[Begin Raw data]

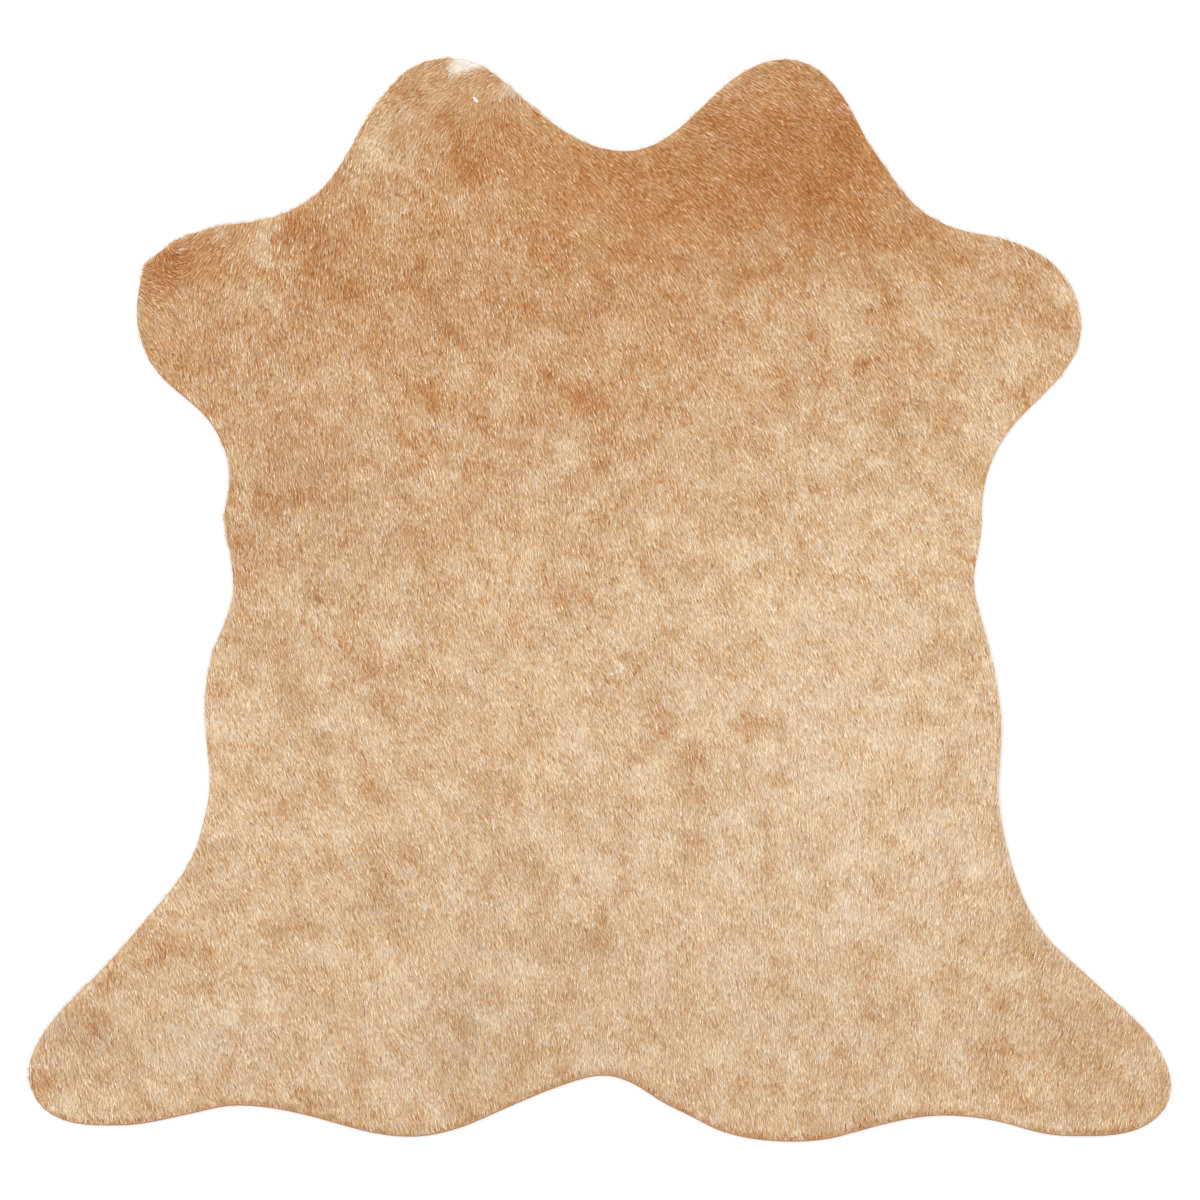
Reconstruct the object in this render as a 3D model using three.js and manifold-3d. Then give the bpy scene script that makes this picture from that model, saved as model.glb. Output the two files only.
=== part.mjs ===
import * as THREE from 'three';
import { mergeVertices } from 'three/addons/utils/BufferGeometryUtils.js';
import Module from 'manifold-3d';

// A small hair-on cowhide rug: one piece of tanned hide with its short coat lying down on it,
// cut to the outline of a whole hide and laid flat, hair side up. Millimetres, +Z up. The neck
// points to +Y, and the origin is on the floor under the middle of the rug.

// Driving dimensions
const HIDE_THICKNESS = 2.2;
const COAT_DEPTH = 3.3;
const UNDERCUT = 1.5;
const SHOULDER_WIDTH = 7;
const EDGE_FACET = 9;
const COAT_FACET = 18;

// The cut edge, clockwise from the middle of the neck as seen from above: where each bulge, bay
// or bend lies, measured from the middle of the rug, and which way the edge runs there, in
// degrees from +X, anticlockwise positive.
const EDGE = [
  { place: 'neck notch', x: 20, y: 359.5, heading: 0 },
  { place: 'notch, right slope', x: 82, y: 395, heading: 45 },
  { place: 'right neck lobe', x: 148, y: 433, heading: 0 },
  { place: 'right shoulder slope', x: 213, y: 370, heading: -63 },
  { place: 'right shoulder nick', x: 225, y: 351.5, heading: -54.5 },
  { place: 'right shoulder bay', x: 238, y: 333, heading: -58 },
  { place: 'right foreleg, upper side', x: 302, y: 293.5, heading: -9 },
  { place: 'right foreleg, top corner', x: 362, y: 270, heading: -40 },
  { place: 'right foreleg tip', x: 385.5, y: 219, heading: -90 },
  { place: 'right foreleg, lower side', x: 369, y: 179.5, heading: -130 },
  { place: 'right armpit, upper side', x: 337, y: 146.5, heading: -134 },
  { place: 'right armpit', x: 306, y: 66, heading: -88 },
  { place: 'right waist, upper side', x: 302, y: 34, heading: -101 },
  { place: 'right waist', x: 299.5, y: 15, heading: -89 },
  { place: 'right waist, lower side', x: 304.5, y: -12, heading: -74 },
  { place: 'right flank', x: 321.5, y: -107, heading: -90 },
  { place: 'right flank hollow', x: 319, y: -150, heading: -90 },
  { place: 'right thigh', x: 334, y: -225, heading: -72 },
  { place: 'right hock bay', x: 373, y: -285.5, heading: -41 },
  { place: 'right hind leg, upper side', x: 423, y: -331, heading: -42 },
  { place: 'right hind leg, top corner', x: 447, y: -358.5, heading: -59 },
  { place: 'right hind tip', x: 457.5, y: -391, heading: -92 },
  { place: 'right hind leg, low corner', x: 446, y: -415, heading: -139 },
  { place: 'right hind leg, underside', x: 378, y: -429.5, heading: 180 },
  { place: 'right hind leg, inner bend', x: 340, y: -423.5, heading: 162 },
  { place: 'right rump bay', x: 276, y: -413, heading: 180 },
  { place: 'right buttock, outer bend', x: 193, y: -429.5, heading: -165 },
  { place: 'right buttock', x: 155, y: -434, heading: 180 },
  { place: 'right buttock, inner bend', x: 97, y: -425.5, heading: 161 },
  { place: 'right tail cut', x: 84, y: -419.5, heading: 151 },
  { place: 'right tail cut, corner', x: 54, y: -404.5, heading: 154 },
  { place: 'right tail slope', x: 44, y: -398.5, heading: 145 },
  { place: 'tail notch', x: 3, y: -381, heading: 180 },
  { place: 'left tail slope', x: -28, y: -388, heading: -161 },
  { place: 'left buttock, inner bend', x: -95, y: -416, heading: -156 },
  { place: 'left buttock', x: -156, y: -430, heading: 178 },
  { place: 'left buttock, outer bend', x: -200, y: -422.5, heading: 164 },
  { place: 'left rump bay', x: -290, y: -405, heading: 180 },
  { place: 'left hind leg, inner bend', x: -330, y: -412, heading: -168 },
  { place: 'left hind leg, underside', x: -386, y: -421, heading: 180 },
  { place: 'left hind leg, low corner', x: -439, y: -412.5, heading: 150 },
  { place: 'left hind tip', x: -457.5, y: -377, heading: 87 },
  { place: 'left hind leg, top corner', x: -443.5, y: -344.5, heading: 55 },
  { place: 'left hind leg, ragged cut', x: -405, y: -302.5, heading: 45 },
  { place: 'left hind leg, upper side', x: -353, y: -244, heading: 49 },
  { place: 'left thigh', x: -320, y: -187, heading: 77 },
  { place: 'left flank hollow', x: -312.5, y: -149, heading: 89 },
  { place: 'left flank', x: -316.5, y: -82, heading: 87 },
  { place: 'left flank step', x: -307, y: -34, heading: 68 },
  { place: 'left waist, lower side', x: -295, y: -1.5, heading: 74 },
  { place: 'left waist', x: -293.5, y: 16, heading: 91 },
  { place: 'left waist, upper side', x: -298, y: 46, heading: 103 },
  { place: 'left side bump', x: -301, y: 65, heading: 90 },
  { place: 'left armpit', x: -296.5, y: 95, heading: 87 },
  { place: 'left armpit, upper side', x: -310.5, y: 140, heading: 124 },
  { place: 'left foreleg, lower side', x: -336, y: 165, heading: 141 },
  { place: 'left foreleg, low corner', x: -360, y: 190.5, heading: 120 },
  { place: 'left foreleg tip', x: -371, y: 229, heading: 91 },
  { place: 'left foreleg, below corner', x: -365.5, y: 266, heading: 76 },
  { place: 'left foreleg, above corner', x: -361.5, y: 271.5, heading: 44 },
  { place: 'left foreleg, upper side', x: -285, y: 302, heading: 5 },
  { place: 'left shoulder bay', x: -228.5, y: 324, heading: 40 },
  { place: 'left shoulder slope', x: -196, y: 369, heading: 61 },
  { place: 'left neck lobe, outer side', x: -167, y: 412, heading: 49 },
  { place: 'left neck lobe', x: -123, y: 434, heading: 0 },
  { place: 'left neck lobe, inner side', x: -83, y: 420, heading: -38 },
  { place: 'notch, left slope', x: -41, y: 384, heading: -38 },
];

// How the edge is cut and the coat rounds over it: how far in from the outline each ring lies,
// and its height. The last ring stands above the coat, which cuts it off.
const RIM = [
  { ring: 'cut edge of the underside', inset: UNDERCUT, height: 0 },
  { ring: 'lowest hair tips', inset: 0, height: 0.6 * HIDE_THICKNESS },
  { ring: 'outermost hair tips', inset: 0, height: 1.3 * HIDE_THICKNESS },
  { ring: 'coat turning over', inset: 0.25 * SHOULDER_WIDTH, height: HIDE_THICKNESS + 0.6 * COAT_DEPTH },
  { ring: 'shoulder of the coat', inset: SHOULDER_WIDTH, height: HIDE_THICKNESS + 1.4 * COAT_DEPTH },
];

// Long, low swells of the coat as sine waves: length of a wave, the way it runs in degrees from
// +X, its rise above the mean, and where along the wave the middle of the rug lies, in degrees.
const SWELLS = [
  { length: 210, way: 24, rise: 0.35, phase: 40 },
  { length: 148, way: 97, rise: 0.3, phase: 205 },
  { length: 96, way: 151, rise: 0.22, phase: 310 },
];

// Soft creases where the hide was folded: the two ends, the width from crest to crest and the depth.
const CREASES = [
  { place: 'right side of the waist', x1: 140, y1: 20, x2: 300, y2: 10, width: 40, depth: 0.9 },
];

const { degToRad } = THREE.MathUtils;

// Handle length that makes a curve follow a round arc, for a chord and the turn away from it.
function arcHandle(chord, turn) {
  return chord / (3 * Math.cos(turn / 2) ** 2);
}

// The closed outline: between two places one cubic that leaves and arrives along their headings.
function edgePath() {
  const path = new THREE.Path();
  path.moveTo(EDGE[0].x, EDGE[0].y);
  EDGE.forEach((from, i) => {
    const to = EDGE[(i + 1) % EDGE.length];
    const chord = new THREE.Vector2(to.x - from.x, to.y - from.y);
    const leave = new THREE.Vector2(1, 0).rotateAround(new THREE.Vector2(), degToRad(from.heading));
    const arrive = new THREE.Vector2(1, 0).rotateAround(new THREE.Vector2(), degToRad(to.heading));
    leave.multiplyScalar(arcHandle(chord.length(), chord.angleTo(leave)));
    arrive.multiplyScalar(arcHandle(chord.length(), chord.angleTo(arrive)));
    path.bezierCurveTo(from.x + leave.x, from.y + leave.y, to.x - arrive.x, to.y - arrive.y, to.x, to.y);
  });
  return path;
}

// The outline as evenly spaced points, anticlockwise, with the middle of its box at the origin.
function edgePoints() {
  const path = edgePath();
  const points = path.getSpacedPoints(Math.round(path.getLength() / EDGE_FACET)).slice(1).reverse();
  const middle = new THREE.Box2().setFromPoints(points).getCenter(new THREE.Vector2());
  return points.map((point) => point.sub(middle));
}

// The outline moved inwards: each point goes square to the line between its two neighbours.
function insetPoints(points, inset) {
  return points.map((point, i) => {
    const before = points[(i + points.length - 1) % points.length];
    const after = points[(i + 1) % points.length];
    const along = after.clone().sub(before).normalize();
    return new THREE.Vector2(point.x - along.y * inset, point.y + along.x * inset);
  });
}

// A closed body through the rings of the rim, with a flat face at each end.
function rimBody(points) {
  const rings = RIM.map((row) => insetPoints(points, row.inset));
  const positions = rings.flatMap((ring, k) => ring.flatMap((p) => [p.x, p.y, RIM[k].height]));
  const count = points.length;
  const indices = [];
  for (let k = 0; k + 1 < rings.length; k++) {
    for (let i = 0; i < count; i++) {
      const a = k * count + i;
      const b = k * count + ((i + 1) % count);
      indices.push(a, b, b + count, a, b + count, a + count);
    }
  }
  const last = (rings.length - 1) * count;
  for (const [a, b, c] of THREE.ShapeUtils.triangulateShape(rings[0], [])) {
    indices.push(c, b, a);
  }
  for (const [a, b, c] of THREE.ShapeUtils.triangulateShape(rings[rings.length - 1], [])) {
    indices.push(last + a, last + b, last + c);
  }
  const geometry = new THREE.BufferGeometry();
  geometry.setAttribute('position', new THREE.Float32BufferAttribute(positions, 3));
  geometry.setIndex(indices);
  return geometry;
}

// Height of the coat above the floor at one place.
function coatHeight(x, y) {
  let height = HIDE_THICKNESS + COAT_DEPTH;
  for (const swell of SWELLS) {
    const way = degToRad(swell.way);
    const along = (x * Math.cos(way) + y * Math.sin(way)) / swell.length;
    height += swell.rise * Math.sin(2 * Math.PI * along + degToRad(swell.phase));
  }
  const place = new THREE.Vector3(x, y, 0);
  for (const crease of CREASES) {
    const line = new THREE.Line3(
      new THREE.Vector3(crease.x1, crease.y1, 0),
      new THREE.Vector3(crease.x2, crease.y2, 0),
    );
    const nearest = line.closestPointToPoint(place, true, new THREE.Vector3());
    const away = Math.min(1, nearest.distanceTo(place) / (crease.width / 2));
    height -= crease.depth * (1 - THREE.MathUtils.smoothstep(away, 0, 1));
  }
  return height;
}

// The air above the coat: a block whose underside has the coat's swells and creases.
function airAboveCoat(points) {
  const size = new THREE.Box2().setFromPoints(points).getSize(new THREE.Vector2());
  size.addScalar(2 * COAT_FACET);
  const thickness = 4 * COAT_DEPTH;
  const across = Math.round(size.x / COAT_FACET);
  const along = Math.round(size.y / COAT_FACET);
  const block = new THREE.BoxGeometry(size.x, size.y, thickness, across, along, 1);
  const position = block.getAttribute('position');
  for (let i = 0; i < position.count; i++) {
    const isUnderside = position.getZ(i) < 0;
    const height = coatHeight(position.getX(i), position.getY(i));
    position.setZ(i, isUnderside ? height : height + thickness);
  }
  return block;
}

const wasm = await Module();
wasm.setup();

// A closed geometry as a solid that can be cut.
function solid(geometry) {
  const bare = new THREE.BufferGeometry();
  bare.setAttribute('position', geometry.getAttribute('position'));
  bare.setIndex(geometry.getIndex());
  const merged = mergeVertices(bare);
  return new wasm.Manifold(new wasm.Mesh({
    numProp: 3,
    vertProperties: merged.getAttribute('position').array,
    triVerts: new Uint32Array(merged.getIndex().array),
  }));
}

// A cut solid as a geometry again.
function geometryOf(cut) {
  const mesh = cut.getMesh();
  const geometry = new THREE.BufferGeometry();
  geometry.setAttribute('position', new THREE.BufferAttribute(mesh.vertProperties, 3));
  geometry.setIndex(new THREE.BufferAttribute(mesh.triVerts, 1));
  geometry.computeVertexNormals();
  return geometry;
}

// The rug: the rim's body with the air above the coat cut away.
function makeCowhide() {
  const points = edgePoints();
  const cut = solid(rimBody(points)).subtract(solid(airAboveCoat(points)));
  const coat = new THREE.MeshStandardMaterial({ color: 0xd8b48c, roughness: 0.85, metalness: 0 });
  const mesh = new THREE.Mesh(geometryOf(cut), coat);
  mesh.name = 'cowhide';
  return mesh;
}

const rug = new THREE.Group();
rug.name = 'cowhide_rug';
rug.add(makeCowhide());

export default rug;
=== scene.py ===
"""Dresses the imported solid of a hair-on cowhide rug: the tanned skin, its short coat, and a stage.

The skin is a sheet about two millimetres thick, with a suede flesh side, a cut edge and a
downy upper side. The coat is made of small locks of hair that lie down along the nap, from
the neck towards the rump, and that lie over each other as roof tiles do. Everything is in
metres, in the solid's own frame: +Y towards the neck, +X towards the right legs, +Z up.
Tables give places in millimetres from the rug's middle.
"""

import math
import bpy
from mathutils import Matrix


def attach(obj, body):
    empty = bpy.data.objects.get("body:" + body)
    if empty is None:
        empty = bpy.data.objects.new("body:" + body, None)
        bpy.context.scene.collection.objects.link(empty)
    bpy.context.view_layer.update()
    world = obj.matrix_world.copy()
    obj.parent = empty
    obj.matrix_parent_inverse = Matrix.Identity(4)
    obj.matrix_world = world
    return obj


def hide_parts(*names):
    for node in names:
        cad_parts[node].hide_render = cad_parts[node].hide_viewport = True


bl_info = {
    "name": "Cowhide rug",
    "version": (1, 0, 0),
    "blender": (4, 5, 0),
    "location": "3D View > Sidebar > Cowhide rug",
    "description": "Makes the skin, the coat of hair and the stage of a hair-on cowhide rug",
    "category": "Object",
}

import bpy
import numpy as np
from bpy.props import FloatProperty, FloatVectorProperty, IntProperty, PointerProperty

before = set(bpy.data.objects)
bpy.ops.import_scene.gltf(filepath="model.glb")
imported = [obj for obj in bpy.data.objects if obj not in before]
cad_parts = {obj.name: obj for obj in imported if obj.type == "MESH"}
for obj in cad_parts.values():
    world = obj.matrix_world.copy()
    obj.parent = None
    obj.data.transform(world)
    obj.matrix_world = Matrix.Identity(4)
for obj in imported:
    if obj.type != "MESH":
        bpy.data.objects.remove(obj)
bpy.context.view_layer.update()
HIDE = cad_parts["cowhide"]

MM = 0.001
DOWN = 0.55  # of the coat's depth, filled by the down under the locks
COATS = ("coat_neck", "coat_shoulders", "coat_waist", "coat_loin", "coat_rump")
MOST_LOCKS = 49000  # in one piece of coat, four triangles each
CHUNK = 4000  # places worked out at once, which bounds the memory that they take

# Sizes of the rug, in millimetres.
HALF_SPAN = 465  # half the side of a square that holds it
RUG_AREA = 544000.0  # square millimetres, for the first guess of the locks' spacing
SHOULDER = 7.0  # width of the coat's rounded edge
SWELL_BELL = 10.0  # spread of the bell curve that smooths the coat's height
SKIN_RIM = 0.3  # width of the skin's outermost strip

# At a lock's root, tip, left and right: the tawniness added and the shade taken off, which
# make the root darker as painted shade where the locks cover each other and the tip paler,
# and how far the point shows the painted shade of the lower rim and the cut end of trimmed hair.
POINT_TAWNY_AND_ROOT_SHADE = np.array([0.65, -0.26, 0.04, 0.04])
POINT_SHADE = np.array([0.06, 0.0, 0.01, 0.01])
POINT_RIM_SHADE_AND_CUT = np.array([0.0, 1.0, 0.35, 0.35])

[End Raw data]

| Problem to solve |
Copy out exactly the lines from the one containing "const rug = new THREE.Group();" to the one containing "and a stage.", both ends inclusive.

| Exercise answer |
const rug = new THREE.Group();
rug.name = 'cowhide_rug';
rug.add(makeCowhide());

export default rug;
=== scene.py ===
"""Dresses the imported solid of a hair-on cowhide rug: the tanned skin, its short coat, and a stage.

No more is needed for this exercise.